United States Federal law and many state and local laws increase penalties for illegal drug-related activities in drug-free school zones. The penalties vary from jurisdiction to jurisdiction in terms of whether they stand alone as separate offenses or serve as a sentencing enhancement, and in terms of the defenses available.

The United States Congress has supplemented the core offenses under the Controlled Substances Act (21 U.S.C. ' 841) with several additional offenses carrying increased maximum penalties, when the crimes are committed under certain specified circumstances. For example, section 21 U.S.C.'860 provides that the penalties for manufacturing, distributing, and possessing with intent to distribute are doubled or tripled when the offense is committed within a specified distance of a school or other facility regularly used by children. Under Federal law the affected areas can include illegal federal drug sales on, or within one thousand feet of, real property comprising a public or private elementary, vocational, or secondary school or a public or private college, junior college, or university, or a playground, or housing facility owned by a public housing authority, or within 100 feet of a public or private youth center, public swimming pool, or video arcade facility.

In one state, New Hampshire, a drug-free school zone is defined as an area inclusive of any property used for school purposes by any publicly funded primary school, whether or not owned by such school, within 1,000 feet of any such property, and within or immediately adjacent to school buses.

The No Child Left Behind Act amended and reauthorized the Safe and Drug-Free Schools & Communities Act (SDFSCA) as Part A of Title IV-21st century schools. The No Child Left Behind Act authorized funds for SDFSCA program, which is the federal government’s major initiative to prevent drug abuse violence in and around schools.
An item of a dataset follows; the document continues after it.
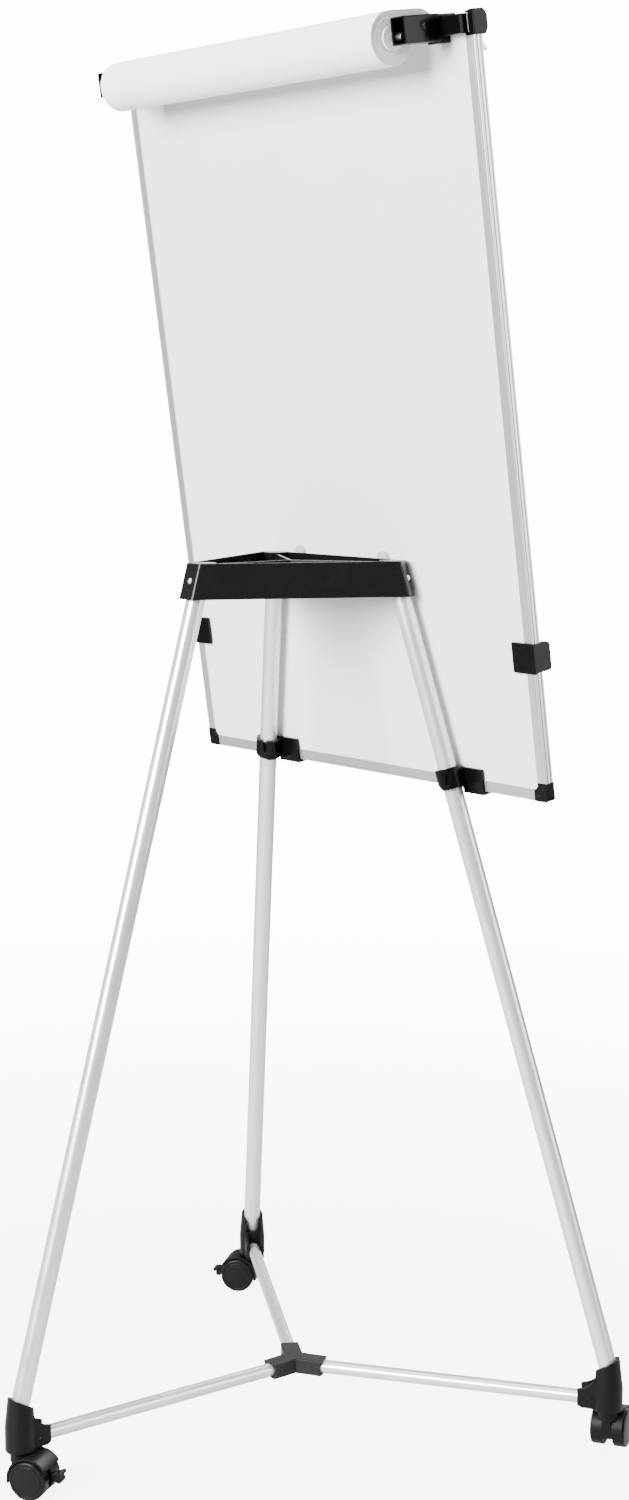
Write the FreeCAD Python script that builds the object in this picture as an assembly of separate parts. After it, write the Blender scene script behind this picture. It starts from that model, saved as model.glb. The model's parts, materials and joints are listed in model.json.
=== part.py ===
import FreeCAD, Part
import os
from math import atan, cos, degrees, radians, sin, sqrt
from FreeCAD import Vector as V

os.makedirs("parts", exist_ok=True)

# ---------------------------------------------------------------- driving dimensions, mm
# The easel is drawn with the hub above the origin, then moved so that the middle of its
# bounding box stands over the origin.
STAND_X, STAND_Y = -15.02645, -92.98905

LEG_R, LEG_WALL = 12.0, 1.5          # round leg tube
FOOT_R, FOOT_Z = 450.0, 69.0         # leg axis meets the strut axis here
HEAD_R, HEAD_Z = 147.0, 1125.0       # leg axis at the head screws
LEG_LOW, LEG_TOP = 90.0, 1141.0      # heights of the tube's two ends

HEAD_LOW, HEAD_HIGH = 1106.0, 1151.0
HEAD_FACE_R, HEAD_FACE_W = 164.0, 14.0   # corner face: distance out at HEAD_Z, half width
HEAD_FRONT_N = 2.2                   # flat front of the head, behind the board's rear plane
HEAD_WALL = 3.0

STRUT_R, STRUT_WALL = 9.0, 1.2
HUB_Z = 55.0                         # height of the strut axes at the hub
STRUT_IN, STRUT_OUT = 10.0, 422.0
HUB_LOW, HUB_HIGH, HUB_W, HUB_L = 46.5, 67.0, 12.5, 44.0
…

As part of the SDFSCA, Congress allocated millions to school districts to help them establish programs to prevent the use of alcohol and other drugs, but there are no accountability standards to accompany the money. The SDFSCA was established by the Anti-Drug Abuse Act of 1986. The SDFSC Advisory Committee, was appointed by the U.S. Secretary of Education Margaret Spellings. The Committee was established to advise the Secretary on Federal, state, and local programs designated to create safe and drug-free schools, and on issues related to crisis planning.

The purpose of the SDFSCA is to support programs that: (1) prevent violence in and around schools; (2) prevent the illegal use of alcohol, tobacco, and drugs; (3) involve parents and communities; and, (4) are coordinated with related Federal, State, school, and community efforts and resources to foster a safe and drug-free learning environment that promotes student academic achievement.

Due primarily to an ongoing lack of research supporting any of these efforts being an effective deterrent to crime, Congress recently eliminated several programs administered by the Office of Safe and Drug-Free Schools.